# Finding n for quantized energies

1. Sep 27, 2009

### w3390

1. The problem statement, all variables and given/known data

A simple pendulum has a length equal to 0.6 m and has a bob that has a mass equal to 0.5 kg. The energy of this oscillator is quantized, and the allowed values of energy are given by En = (n + 1/2)hf0, where n is an integer and f0 is the frequency of the pendulum. Find n such that En+1 exceeds En by 0.010 percent.

2. Relevant equations

En=(n+1/2)hf0

3. The attempt at a solution

I thought this sounded like a simple algebra problem, so I set .0009(En+1)=En and solved for n after plugging in the equations. I know there is something wrong with this equation because I keep getting negative, non-integer values for n but I cannot figure out what is wrong.

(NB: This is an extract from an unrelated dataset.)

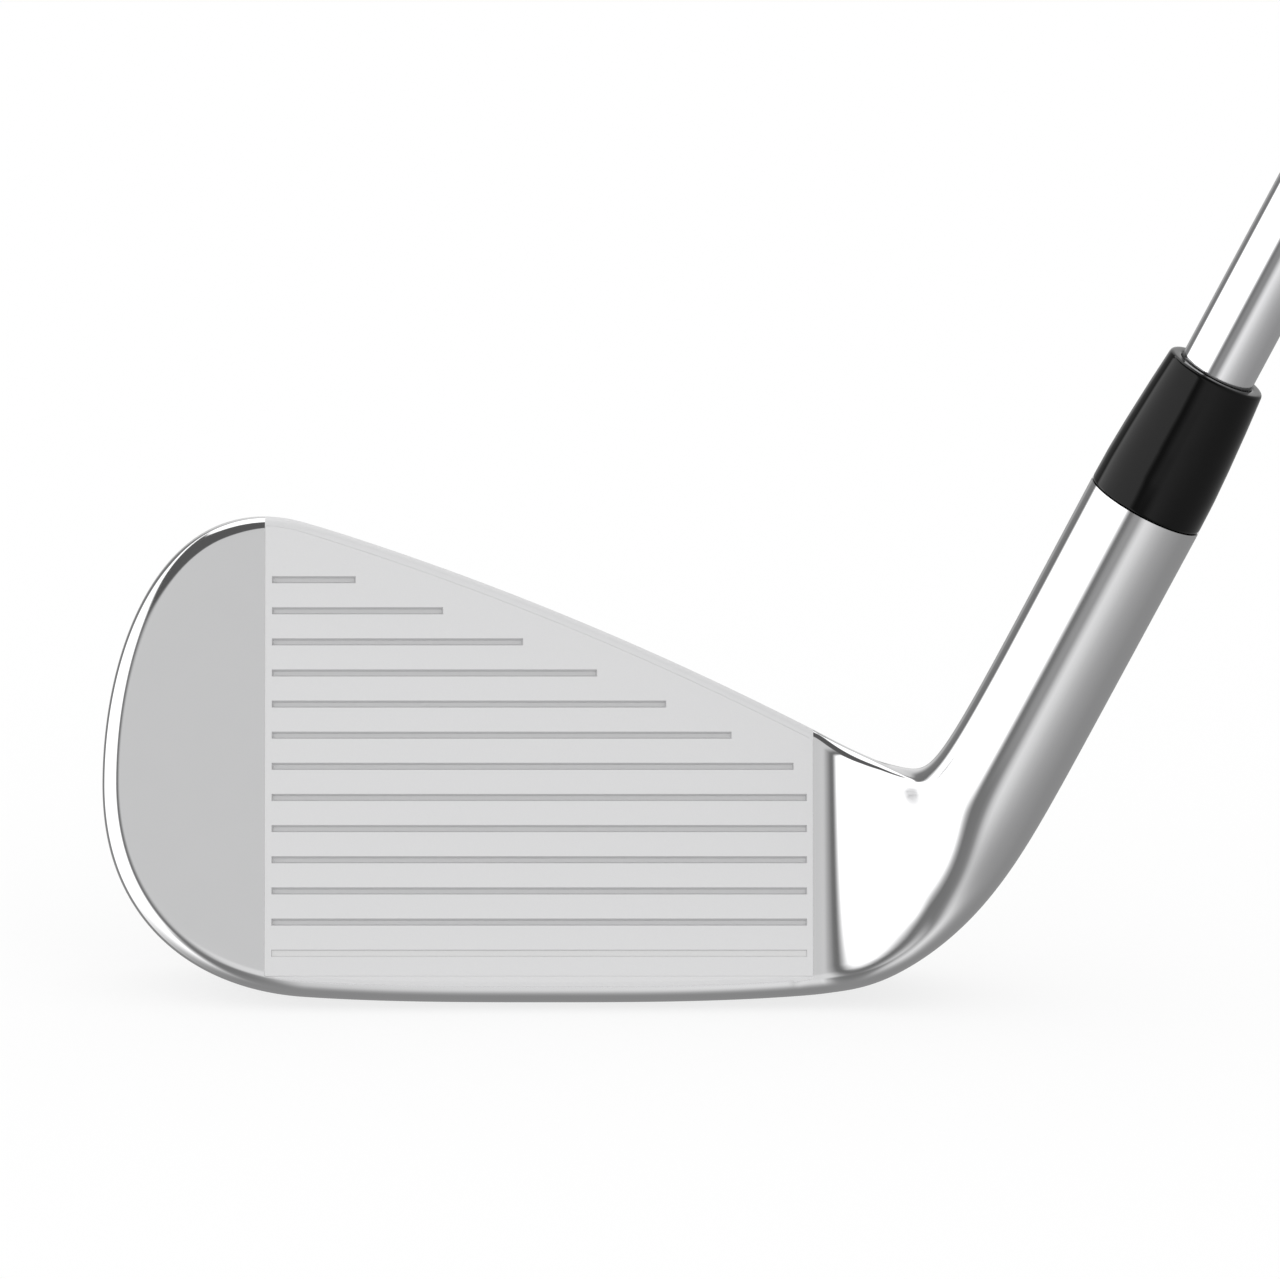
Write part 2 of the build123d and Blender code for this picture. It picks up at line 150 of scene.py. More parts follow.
COS_L, SIN_L = math.cos(LOFT), math.sin(LOFT)
TAN_L = SIN_L / COS_L
COS_LIE, SIN_LIE = math.cos(LIE), math.sin(LIE)
LEAD_Z = SOLE_CAMBER_R - math.sqrt((SOLE_CAMBER_R - LEAD_R) ** 2 - LEAD_Y ** 2)
# foot of the flat face: x, w up the face and d behind it are measured from there
FACE_Y = LEAD_Y - LEAD_R * COS_L
FACE_Z = LEAD_Z + LEAD_R * SIN_L
# where the fan of heel rings ends, square to the shaft axis
JOIN_T = (PIVOT_X - AXIS_X) * COS_LIE + PIVOT_Z * SIN_LIE


# ---- outline of the face: x, and w up the face ----
def smooth(u):
    u = min(1.0, max(0.0, u))
    return u * u * (3 - 2 * u)


def mix(a, b, k):
    return a + (b - a) * k


def topline(x):
    return TOP_W - TOP_SLOPE * x - TOP_BEND * x * x


def leading_edge(x):
    return -LEAD_R + LEAD_BEND * abs(x) ** 3


def bezier(p, u):
    v = 1 - u
    return tuple(
        v ** 3 * a + 3 * v * v * u * b + 3 * v * u * u * c + u ** 3 * d
        for a, b, c, d in zip(*p)
    )


def toe_curves():
    """Two cubic curves, from the topline and from the leading edge to the toe end."""
    top_slope = -TOP_SLOPE - 2 * TOP_BEND * TOE_JOIN_X
    low_slope = -3 * LEAD_BEND * TOE_JOIN_X ** 2
    top = (TOE_JOIN_X, topline(TOE_JOIN_X))
    low = (TOE_JOIN_X, leading_edge(TOE_JOIN_X))
    end = (TOE_X, TOE_W)
    handle = (top[0] - TOE_TOP_REACH, top[1] - top_slope * TOE_TOP_REACH)
    upper = (top, handle, (TOE_X, TOE_W + TOE_END_RISE), end)
    handle = (low[0] - TOE_LOW_REACH, low[1] - low_slope * TOE_LOW_REACH)
    lower = (low, handle, (TOE_X, TOE_W - TOE_END_DROP), end)
    return upper, lower


TOE_UPPER, TOE_LOWER = toe_curves()


HALVINGS = 40


def last_below(below, low=0.0, high=1.0):
    """The last point between low and high for which below is true, by halving."""
    for _ in range(HALVINGS):
        middle = (low + high) / 2
        if below(middle):
            low = middle
        else:
            high = middle
    return low


def solve_x(curve, x):
    """The second coordinate where a curve of rising x passes x."""
    return bezier(curve, last_below(lambda u: bezier(curve, u)[0] < x))[1]


def crotch_w(x):
    """The low curve between the topline and the hosel, as a height up the face."""
    drop = math.sqrt(max(0.0, CROTCH_R ** 2 - (x - PIVOT_X) ** 2))
    return (PIVOT_Z - drop - FACE_Z) / COS_L


def top_w(x):
    return max(topline(x), crotch_w(x)) if x > PIVOT_X - 2 else topline(x)


def low_w(x):
    """Height of the lower outline; the heel curve lifts its last stretch."""
    if x < HEEL_CURVE[0][0]:
        return leading_edge(x)
    z = solve_x(HEEL_CURVE, x)
    return (z + LEAD_R + LEAD_R * SIN_L - FACE_Z) / COS_L - LEAD_R


def front_radius(x, w):
    """Roll of the front edge: fine on the topline, fuller below, at the toe and the crotch."""
    high = smooth((w - 10) / 15)
    radius = LEAD_R - (LEAD_R - TOP_R) * smooth((x + 38) / 14) * high
    return radius + CROTCH_ROLL * high * smooth((x - 31.5) / 7)


def to_yz(w, d):
    return (FACE_Y + w * SIN_L + d * COS_L, FACE_Z + w * COS_L - d * SIN_L)


def world(x, w, d):
    y, z = to_yz(w, d)
    return (x * MM, y * MM, z * MM)


# ---- mesh helpers ----
WELD = 5e-7


def raw_mesh(name, verts, faces):
    """A piece from points in metres, with doubled points welded and faces turned outwards."""
    mesh = bpy.data.meshes.new(name)
    mesh.from_pydata([tuple(v) for v in verts], [], faces)
    bm = bmesh.new()
    bm.from_mesh(mesh)
    bmesh.ops.remove_doubles(bm, verts=bm.verts, dist=WELD)
    bmesh.ops.dissolve_degenerate(bm, edges=bm.edges, dist=WELD)
    bmesh.ops.recalc_face_normals(bm, faces=bm.faces)
    bm.to_mesh(mesh)
    bm.free()
    piece = bpy.data.objects.new(name, mesh)
    bpy.context.scene.collection.objects.link(piece)
    return piece


def bake_modifiers(piece):
    """Turns the piece's modifiers into plain mesh."""
    graph = bpy.context.evaluated_depsgraph_get()
    made = bpy.data.meshes.new_from_object(piece.evaluated_get(graph))
    piece.modifiers.clear()
    piece.data = made


def carve(piece, cutter):
    """Cuts one piece out of another, and takes the cutter away."""
    cut = piece.modifiers.new("cut", "BOOLEAN")
    cut.operation = "DIFFERENCE"
    cut.solver = "EXACT"
    cut.object = cutter
    bake_modifiers(piece)
    bpy.data.objects.remove(cutter)


def shade(piece, angle):
    for polygon in piece.data.polygons:
        polygon.use_smooth = True
    piece.data.set_sharp_from_angle(angle=math.radians(angle))


def dress(piece, material, node, angle=35):
    """Finishes a piece: shading, material, slot and the CAD node it stands for."""
    shade(piece, angle)
    piece.data.materials.clear()
    piece.data.materials.append(material)
    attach(piece, "root")
    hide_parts(node)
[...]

Any help is greatly appreciated.

2. Sep 27, 2009

### w3390

Since my first post, I have tried a revised approach. This time I have En+1=En*1.0001. This gives me (n+1)+(1/2)=(n+(1/2))1.0001. After doing all the algebra, I am getting 9999.5 as my answer for n. Since the question asks for an integer value, I do not know if show input 9999 as my answer or if my answer is just wrong in general.

3. Sep 28, 2009

### gabbagabbahey

Your second method looks fine, and I would round 9999.5 up to 10000.